Example: Bad: “Sorry for the late reply, work got crazy, then my phone died, then I was at the gym, and I also didn’t want to seem pushy...” Better: “Got tied up today. Free tomorrow evening if you want to grab a drink.”
Confidence is often just lower word count.
Let her contribute
If she’s interested, she will make room. She may not be equally proactive at first, but there should be signs that she’s participating.
Look for:
- she asks you questions
- she suggests alternatives when busy
- she follows through
- she makes it easy to see her again
If those things aren’t happening, don’t work harder. Work cleaner.
A good test: after you make one solid effort, pause. If she wants to continue, she’ll pick up some of the slack. If not, you have your answer without needing a committee meeting.
The Difference Between Patience and Self-Abandonment
Some men hear “don’t chase” and turn it into a silent-treatment strategy. That’s not the goal.
Patience means you give things room to develop. Self-abandonment means you ignore clear signals because you’re afraid to lose a shot.
There’s a big difference between:
- “She’s busy this week, let me check in later.” and
- “She’s given me three soft no’s, but maybe if I’m more charming on text she’ll change her mind.”
That second one is not patience. That’s bargaining.
Here’s a clean standard: if interest is real, the dynamic should feel slightly uneven at first, then gradually more mutual. If it stays lopsided, you’re not building attraction — you’re doing unpaid labor.
And yes, sometimes a woman is genuinely overwhelmed, awkward, or cautious. Fine. But if she likes you, she will still make some effort. Interest finds a way to move.
What Balanced Effort Looks Like
Healthy dating has a rhythm. One person opens the door, the other walks through. Then they trade.
Balanced effort looks like this:
- You ask her out; she confirms quickly.
- You plan the first date; she shows up engaged.
- You text after; she responds with substance, not just emojis.
- You suggest a second date; she either accepts or offers another time.
Notice the theme: not equal effort in every moment, but equal seriousness.

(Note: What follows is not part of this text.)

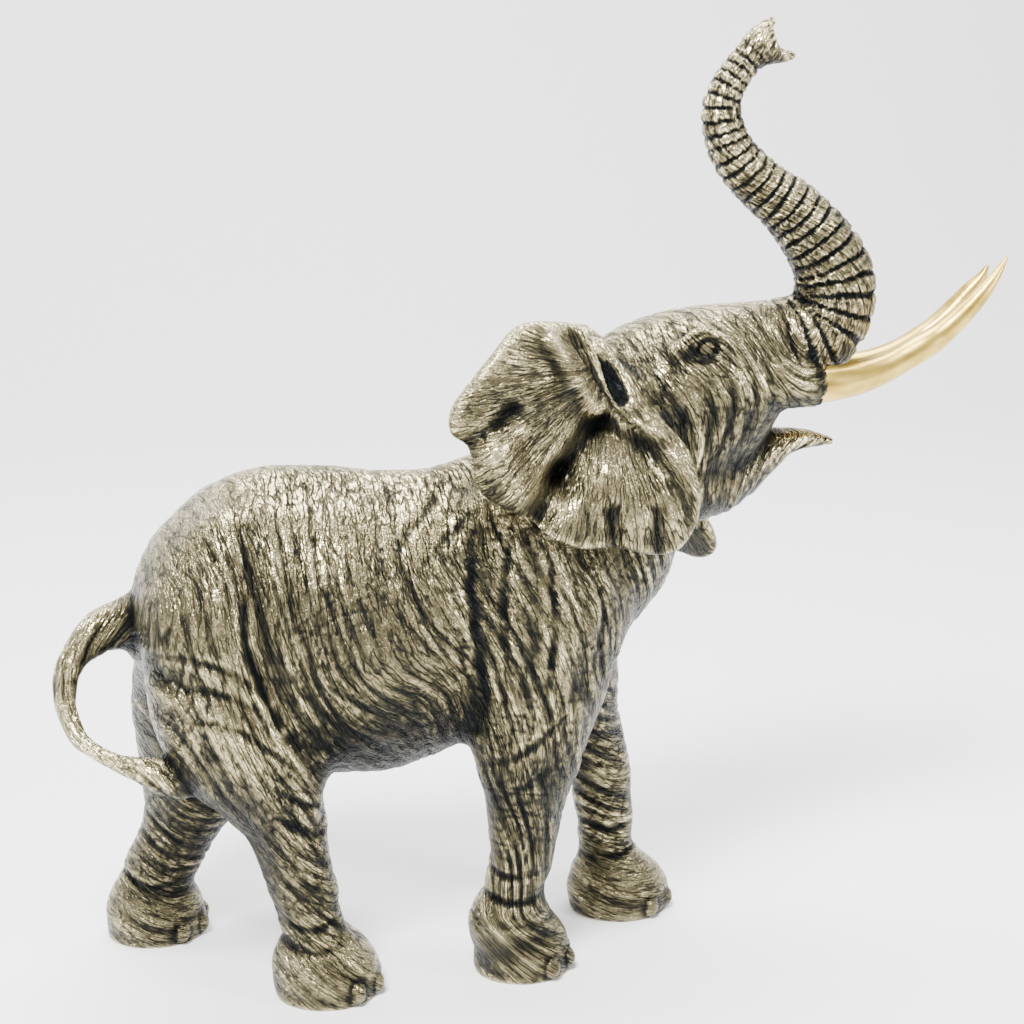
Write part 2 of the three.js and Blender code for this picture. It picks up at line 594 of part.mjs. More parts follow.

Concrete example: you invite her for drinks on Thursday. She can’t make it, but she says, “Thursday’s rough, but I’m free Saturday afternoon.” That’s balance. She’s participating.
Concrete example: she doesn’t like long texting, but in person she’s present, laughs, and agrees to see you again. That may still be workable. The medium doesn’t matter as much as the tendency of mutual investment.
The point is not to keep score like a paranoid accountant. It’s to notice whether the connection has momentum from both sides.
When to Walk Away
If you keep adjusting your behavior and the dynamic never changes, leave it alone.
Walk away when:
- you’re always initiating
- plans never become concrete
- she stays vague after multiple attempts
- you feel more depleted than excited
- you’re trying to earn basic interest
This is not rejection theater. It’s just efficiency. Your time, attention, and self-respect are part of the equation.
The healthiest move is often the least dramatic one: stop reaching, and put your energy where it’s answered.
A woman who likes you doesn’t need to be dragged into the room.